Later in their relationship Elizabeth told Tom that that she was a lesbian and that made him really uncomfortable. How could someone who had previously declared herself as only attracted to women truly love Tom as the man that he was growing into? She would joke that he was the only kind of man she could be with, but that only made him question whether she really saw him as Tom and not Alice.

 “I date who I want because I like spending time with them,” said Elizabeth. “I love them, and I could see myself spending my life with them! Whether their name is Alice or Tom doesn’t fucking matter to me!”

“But that’s all that fucking matters to me!” yelled Tom, throwing on his jacket and storming out of the room.

Making his way down the street, kicking anything in his path, Tom began to break down. If even Elizabeth doesn’t understand where I’m coming from, he thought, wiping his tears with his jacket. What hope is there that I’ll ever find anyone who does? My outside will never match my inside. I can’t imagine a future in which I’m happy. There’s no point in this anymore. If only there was a way to make these feelings stop forever.  

Tom felt like he was floating above his body as he continued to walk down the street, around buildings, and through parks. He was on autopilot and he didn’t care where he was headed ­— until he found himself on the subway platform. Suddenly the tears were gone, and he found himself with the first sense of purpose he had felt in a long time. There would be no more questions, no more staring, no more living with a mind and body that were permanently disconnected. He would be free. The lights coming from the darkness of the tunnel looked like a pair of cat eyes in the dark. As soon as he heard the whoosh of the train coming closer, he took a deep breath and jumped. The sound of his feet hitting the tracks was the last thing he heard clearly before everything went black.

Tom swam in and out of consciousness as the subway platform became alive with panicked people. The dull roaring in his ears obscured the chatter of the onlookers and the shouts of the workers trying to get to his body out from under the train.
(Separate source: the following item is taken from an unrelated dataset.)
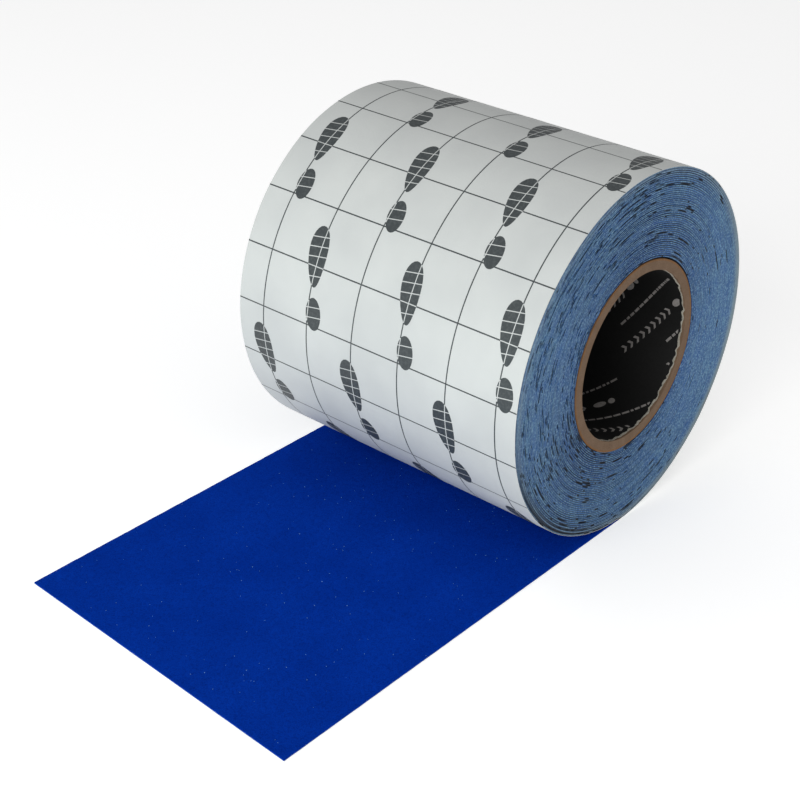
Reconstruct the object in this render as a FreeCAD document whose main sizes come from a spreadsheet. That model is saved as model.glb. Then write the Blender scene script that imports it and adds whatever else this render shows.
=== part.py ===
import FreeCAD, Part

import math
import os

import Sketcher
from FreeCAD import Placement, Rotation, Vector

# A roll of anti-slip grip tape on a paper core, with the first stretch of tape unrolled on the floor.
# Millimetres. The core's axis is Y and the origin is its middle. Z is up, and the tail lies towards -X.
# The tape is four bonded layers, wound with its liner outwards and its grit inwards.

# ---------------------------------------------------------------- driving dimensions
# name, value, what it is
DIMENSIONS = [
    ("tape_width", 152.4, "six inch tape"),
    ("liner_thick", 0.10, "waxed paper release liner"),
    ("adhesive_thick", 0.08, "pressure-sensitive adhesive"),
    ("film_thick", 0.10, "polyester carrier film"),
    ("grit_thick", 0.58, "mineral grit in resin"),
    ("bore_radius", 38.1, "three inch core"),
    ("printed_ply_thick", 0.18, "black printed paper lining the core"),
    ("kraft_ply_thick", 0.804, "one ply of kraft board"),
    ("tack_strip_thick", 0.10, "double-sided strip that holds the tape's first turn"),
    ("tack_strip_arc", 32.0, "degrees of the core that the strip covers"),
    ("tack_strip_gap", 0.02, "slack between the strip and the tape"),
    ("tail_length", 209.2, "unrolled tape, from below the axis to its cut end"),
    ("tail_skew", 4.0, "how far each corner of the cut end is off square"),
    ("liftoff_length", 20.0, "tape next to the roll, which travels with it"),
    ("contact_gap", 0.3, "running clearance between the roll and that stretch"),
    ("end_length", 54.2, "free end that lifts off the floor"),
    ("flap_length", 44.2, "part of the free end that peels off its liner"),
]
KRAFT_PLIES = 6
HALF_TURNS = 90
# How far the roll travels along its tail.
ROLL_TRAVEL = 70.0

doc = FreeCAD.newDocument("grip_tape_roll")
sheet = doc.addObject("Spreadsheet::Sheet", "Sizes")


def write_cells(first_row, cells):
    """Put (alias, value, meaning) rows into the sheet, from one row down."""
    for row, (alias, value, meaning) in enumerate(cells, start=first_row):
        sheet.set(f"A{row}", meaning)
        sheet.set(f"B{row}", str(value))
        sheet.setAlias(f"B{row}", alias)
    doc.recompute()


def size(alias):
    """Value of one named cell, in millimetres or degrees."""
    return float(sheet.get(alias))


write_cells(1, DIMENSIONS)

# ---------------------------------------------------------------- derived sizes
# The four layers from the outside in, as (name, cells that lie outside it, its own cell).
LAYERS = [
    ("liner", [], "liner_thick"),
    ("adhesive", ["liner_thick"], "adhesive_thick"),
    ("film", ["liner_thick", "adhesive_thick"], "film_thick"),
    ("grit", ["liner_thick", "adhesive_thick", "film_thick"], "grit_thick"),
]
pitch = sum(size(own_cell) for _, _, own_cell in LAYERS)
core_radius = size("bore_radius") + size("printed_ply_thick") + KRAFT_PLIES * size("kraft_ply_thick")

# The roll is a two-centre spiral: right-hand half turns are centred pitch/4 below the axis and
# left-hand ones pitch/4 above it, and each half turn is pitch/2 smaller than the one before.
innermost_radius = core_radius + size("tack_strip_thick") + size("tack_strip_gap") + pitch / 4
outermost_radius = innermost_radius + (HALF_TURNS + 1) / 2 * pitch
floor_z = -(outermost_radius + pitch / 4)

# The derived sizes that other pieces are placed from get cells too.
DERIVED = [
    ("floor_height", floor_z, "floor, measured from the core's axis"),
    ("core_radius", core_radius, "outside of the core"),
    ("tape_thick", pitch, "all four layers"),
]
write_cells(len(DIMENSIONS) + 1, DERIVED)


def cell(alias):
    """The expression that reads one named cell."""
    return f"Sizes.{alias}"


def total(aliases):
    """The expression that adds named cells, or zero."""
    return " + ".join(cell(alias) for alias in aliases) or "0"


# ---------------------------------------------------------------- helpers
def origin_plane(body, role):
    """One of a body's own origin planes, such as XZ_Plane."""
    return next(feature for feature in body.Origin.OriginFeatures if feature.Role == role)


def new_body(label):
    """An empty body that will be one piece."""
    body = doc.addObject("PartDesign::Body", label)
    body.Label = label
    return body


def sketch_on(body, role, name):
    """A sketch flat on one of the body's origin planes."""
    sketch = body.newObject("Sketcher::SketchObject", name)
    sketch.AttachmentSupport = [(origin_plane(body, role), "")]
    sketch.MapMode = "FlatFace"
    return sketch


def constrain(sketch, name, expression, *arguments):
    """Add a named dimension to a sketch and bind it to an expression."""
    index = sketch.addConstraint(Sketcher.Constraint(*arguments))
    sketch.renameConstraint(index, name)
    sketch.setExpression(f"Constraints.{name}", expression)


def closed_outline(sketch, points):
    """Join the points with lines that meet at their ends."""
    lines = []
    for start, end in zip(points, points[1:] + points[:1]):
        lines.append(sketch.addGeometry(Part.LineSegment(Vector(*start, 0), Vector(*end, 0)), False))
    for line, following in zip(lines, lines[1:] + lines[:1]):
        sketch.addConstraint(Sketcher.Constraint("Coincident", line, 2, following, 1))
    return lines


# ---------------------------------------------------------------- the core
def core_ply(label, inner, thick):
    """A paper tube as wide as the tape, from its inner radius outwards."""
    body = new_body(label)
    sketch = sketch_on(body, "XZ_Plane", f"{label}_rings")
    first_guess = size("bore_radius")
    for name, expression in [("inner_radius", inner), ("outer_radius", f"{inner} + {thick}")]:
        circle = Part.Circle(Vector(0, 0, 0), Vector(0, 0, 1), first_guess)
        ring = sketch.addGeometry(circle, False)
        sketch.addConstraint(Sketcher.Constraint("Coincident", ring, 3, -1, 1))
        constrain(sketch, name, expression, "Radius", ring, first_guess)
        first_guess += 1
    tube = body.newObject("PartDesign::Pad", f"{label}_tube")
    tube.Profile = sketch
    tube.SideType = "Symmetric"
    tube.setExpression("Length", cell("tape_width"))
    return body


def core_plies():
    """The printed lining, then the kraft plies that give the core its strength."""
    plies = [core_ply("core_printed_ply", cell("bore_radius"), cell("printed_ply_thick"))]
    for number in range(KRAFT_PLIES):
        inner = f"{total(['bore_radius', 'printed_ply_thick'])} + {number} * {cell('kraft_ply_thick')}"
        plies.append(core_ply(f"core_kraft_ply_{number + 1}", inner, cell("kraft_ply_thick")))
    return plies


def start_tack_strip():
    """The strip under the core, which holds the tape's first few centimetres."""
    body = new_body("start_tack_strip")
    sketch = sketch_on(body, "YZ_Plane", "start_tack_strip_section")
    half = size("tape_width") / 2
    high = -core_radius
    low = high - size("tack_strip_thick")
    corners = [(-half, low), (half, low), (half, high), (-half, high)]
    bottom, right, top, left = closed_outline(sketch, corners)
    sketch.addConstraint(Sketcher.Constraint("Horizontal", top))
    for line in (left, right):
        sketch.addConstraint(Sketcher.Constraint("Vertical", line))
    sketch.addConstraint(Sketcher.Constraint("Symmetric", bottom, 1, bottom, 2, -2))
    constrain(sketch, "strip_width", cell("tape_width"), "DistanceX", bottom, 1, bottom, 2, 2 * half)
    constrain(sketch, "strip_thick", cell("tack_strip_thick"), "DistanceY", right, 1, right, 2, high - low)
    constrain(sketch, "strip_height", cell("core_radius"), "DistanceY", top, 1, -1, 1, -high)
    turned = body.newObject("PartDesign::Revolution", "start_tack_strip_turned")
    turned.Profile = sketch
    turned.ReferenceAxis = (sketch, ["H_Axis"])
    turned.setExpression("Angle", cell("tack_strip_arc"))
    return body


# ---------------------------------------------------------------- the wound tape
def spiral_edge_run(depth):
    """The spiral at one depth below the tape's outer face, as half-turn arcs from the bottom inwards."""
    arcs = []
    for number in range(HALF_TURNS):
        side = 1 if number % 2 == 0 else -1
        radius = outermost_radius - number * pitch / 2 - depth
        centre = Vector(0, 0, -side * pitch / 4)
        start = centre + Vector(0, 0, -side * radius)
        middle = centre + Vector(side * radius, 0, 0)
        end = centre + Vector(0, 0, side * radius)
        arcs.append(Part.Arc(start, middle, end).toShape())
    return arcs


def wound_layer(name, outside_cells, own_cell):
    """One layer of the tape through all its turns, as a spiral band extruded across the width."""
    depth = sum(size(alias) for alias in outside_cells)
    outer = spiral_edge_run(depth)
    inner = spiral_edge_run(depth + size(own_cell))
    start_cut = Part.LineSegment(inner[0].firstVertex(True).Point, outer[0].firstVertex(True).Point)
    end_cut = Part.LineSegment(outer[-1].lastVertex(True).Point, inner[-1].lastVertex(True).Point)
    outline = Part.Wire(outer + [end_cut.toShape()] + inner[::-1] + [start_cut.toShape()])
    band = Part.Face(outline).extrude(Vector(0, size("tape_width"), 0))
    layer = doc.addObject("Part::Feature", f"wound_{name}")
    layer.Label = f"wound_{name}"
    layer.Shape = band
    layer.Placement = Placement(Vector(0, -size("tape_width") / 2, 0), Rotation())
    return layer


# ---------------------------------------------------------------- the unrolled tape
def flat_layer(label, near, far, outside_cells, own_cell, skewed=False):
    """A flat stretch of one layer, from one distance along the tail to another.

    near and far are expressions, measured from below the core's axis towards the tape's end.
    """
    body = new_body(label)
    sketch = sketch_on(body, "XY_Plane", f"{label}_outline")
    half = size("tape_width") / 2
    corners = [(-10, -half), (-10, half), (-20, half), (-20, -half)]
    near_edge, far_side, far_edge, near_side = closed_outline(sketch, corners)
    skew = cell("tail_skew") if skewed else "0"
    sketch.addConstraint(Sketcher.Constraint("Vertical", near_edge))
    constrain(sketch, "near_distance", near, "DistanceX", near_edge, 1, -1, 1, 10)
    constrain(sketch, "far_distance", f"{far} - {skew}", "DistanceX", far_edge, 1, -1, 1, 20)
    constrain(sketch, "corner_distance", f"{far} + {skew}", "DistanceX", far_edge, 2, -1, 1, 20)
    for name, line, end in [("near_left", near_edge, 1), ("far_left", near_side, 1)]:
        constrain(sketch, name, f"{cell('tape_width')} / 2", "DistanceY", line, end, -1, 1, half)
    for name, line, end in [("near_right", far_side, 1), ("far_right", far_side, 2)]:
        constrain(sketch, name, f"{cell('tape_width')} / 2", "DistanceY", -1, 1, line, end, half)
    sheet_of_tape = body.newObject("PartDesign::Pad", f"{label}_sheet")
    sheet_of_tape.Profile = sketch
    sheet_of_tape.setExpression("Length", cell(own_cell))
    body.setExpression(".Placement.Base.z", f"{cell('floor_height')} + {total(outside_cells)}")
    return body


def relieved(flat, label):
    """A flat stretch hollowed to clear the roll as it turns above it."""
    reach = doc.addObject("Part::Cylinder", "roll_clearance")
    roll_bottom = f"-{cell('floor_height')} - {cell('tape_thick')}"
    reach.setExpression("Radius", f"{roll_bottom} + {cell('tape_thick')} / 4 + {cell('contact_gap')}")
    reach.setExpression("Height", f"{cell('tape_width')} + 2")
    reach.Placement = Placement(Vector(0, size("tape_width") / 2 + 1, 0), Rotation(Vector(1, 0, 0), 90))
    cut = doc.addObject("Part::Cut", label)
    cut.Label = label
    cut.Base = flat
    cut.Tool = reach
    return cut


def tail_layers():
    """Every flat stretch of each layer, split where the tape bends when it is handled."""
    liftoff = (cell("contact_gap"), cell("liftoff_length"))
    laid = (cell("liftoff_length"), f"{cell('tail_length')} - {cell('end_length')}")
    bend = (laid[1], f"{cell('tail_length')} - {cell('flap_length')}")
    flap = (bend[1], cell("tail_length"))
    pieces = []
    for name, outside_cells, own_cell in LAYERS:
        if name == "grit":
            block = flat_layer("liftoff_block", *liftoff, outside_cells, own_cell)
            pieces.append(relieved(block, "liftoff_grit"))
        else:
            pieces.append(flat_layer(f"liftoff_{name}", *liftoff, outside_cells, own_cell))
        pieces.append(flat_layer(f"laid_{name}", *laid, outside_cells, own_cell))
        if name == "liner":
            pieces.append(flat_layer("end_liner", bend[0], flap[1], outside_cells, own_cell, skewed=True))
        else:
            pieces.append(flat_layer(f"bend_{name}", *bend, outside_cells, own_cell))
            pieces.append(flat_layer(f"flap_{name}", *flap, outside_cells, own_cell, skewed=True))
    return pieces


# ---------------------------------------------------------------- build, check and write
nodes = core_plies() + [start_tack_strip()]
nodes += [wound_layer(*layer) for layer in LAYERS]
nodes += tail_layers()
doc.recompute()

for item in doc.Objects:
    if "Invalid" in item.State or "Error" in item.State:
        raise RuntimeError(f"{item.Label} did not build: {item.State}")
for node in nodes:
    if node.Shape.isNull() or not node.Shape.isValid() or len(node.Shape.Solids) != 1:
        raise RuntimeError(f"{node.Label} is not one sound solid")

os.makedirs("parts", exist_ok=True)
for node in nodes:
    node.Shape.exportStep(f"parts/{node.Label}.step")
    print(f"{node.Label:22s} {node.Shape.Volume:12.2f} mm3")

wound_length = sum(
    math.pi * (outermost_radius - number * pitch / 2 - pitch / 2) for number in range(HALF_TURNS)
)
print(f"roll stands {-floor_z:.3f} mm above the floor, outermost radius {outermost_radius:.3f} mm")
whole_length = wound_length + size("tail_length")
print(f"tape on the roll {wound_length / 1000:.3f} m, with the tail {whole_length / 1000:.3f} m")
print(f"rolling {ROLL_TRAVEL:.0f} mm turns the roll {math.degrees(ROLL_TRAVEL / -floor_z):.3f} degrees")
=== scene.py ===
"""A roll of anti-slip grip tape with its first stretch unrolled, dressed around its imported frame.

The tape is four bonded layers (liner, adhesive, film, grit) wound liner outwards on a paper core.
Lengths are metres. The core's axis is Y, Z is up and the tail lies towards -X.
"""

import logging
import math
from dataclasses import dataclass, field
from enum import Enum
from typing import Callable, Iterable

import bmesh
import bpy
import numpy as np
from mathutils import Matrix, Vector


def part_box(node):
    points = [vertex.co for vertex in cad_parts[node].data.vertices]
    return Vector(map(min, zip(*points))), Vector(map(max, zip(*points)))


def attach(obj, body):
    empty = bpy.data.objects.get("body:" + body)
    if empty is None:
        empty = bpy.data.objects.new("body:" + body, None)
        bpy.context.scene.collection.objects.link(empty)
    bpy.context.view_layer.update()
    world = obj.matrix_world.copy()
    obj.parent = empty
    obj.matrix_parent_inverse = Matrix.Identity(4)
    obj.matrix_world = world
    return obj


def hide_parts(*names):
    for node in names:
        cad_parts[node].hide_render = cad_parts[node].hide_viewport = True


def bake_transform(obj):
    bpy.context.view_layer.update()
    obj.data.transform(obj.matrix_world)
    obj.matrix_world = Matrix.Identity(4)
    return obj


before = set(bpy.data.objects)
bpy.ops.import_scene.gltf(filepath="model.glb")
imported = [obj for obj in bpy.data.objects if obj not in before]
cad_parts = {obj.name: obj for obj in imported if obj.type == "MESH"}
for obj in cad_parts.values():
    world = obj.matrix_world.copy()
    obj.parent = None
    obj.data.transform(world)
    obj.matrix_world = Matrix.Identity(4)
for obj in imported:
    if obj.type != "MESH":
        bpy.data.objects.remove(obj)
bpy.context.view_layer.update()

MM = 0.001
log = logging.getLogger("grip_tape")

Point = tuple[float, float]


# ------------------------------------------------------------------ small tools
class End(Enum):
    """The two cut ends of the roll: the value is the side of the axis that it is on."""

    NEAR = -1
    FAR = 1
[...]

It seemed he had been run over, but not quite as efficiently as he’d planned. He chuckled through the blood in his mouth at the sight of his fingernails. In comparison to his broken body, they looked great now. For a second, he regretted his method. If only Elizabeth could have been shielded from this. But, what mattered then was that it would soon be all over. She would also be free — free from the burden that was “Tom.” As the world began to fade, he heard someone say, “Is that man going to be alright?”

“That was all I ever wanted,” were the last words Tom ever spoke.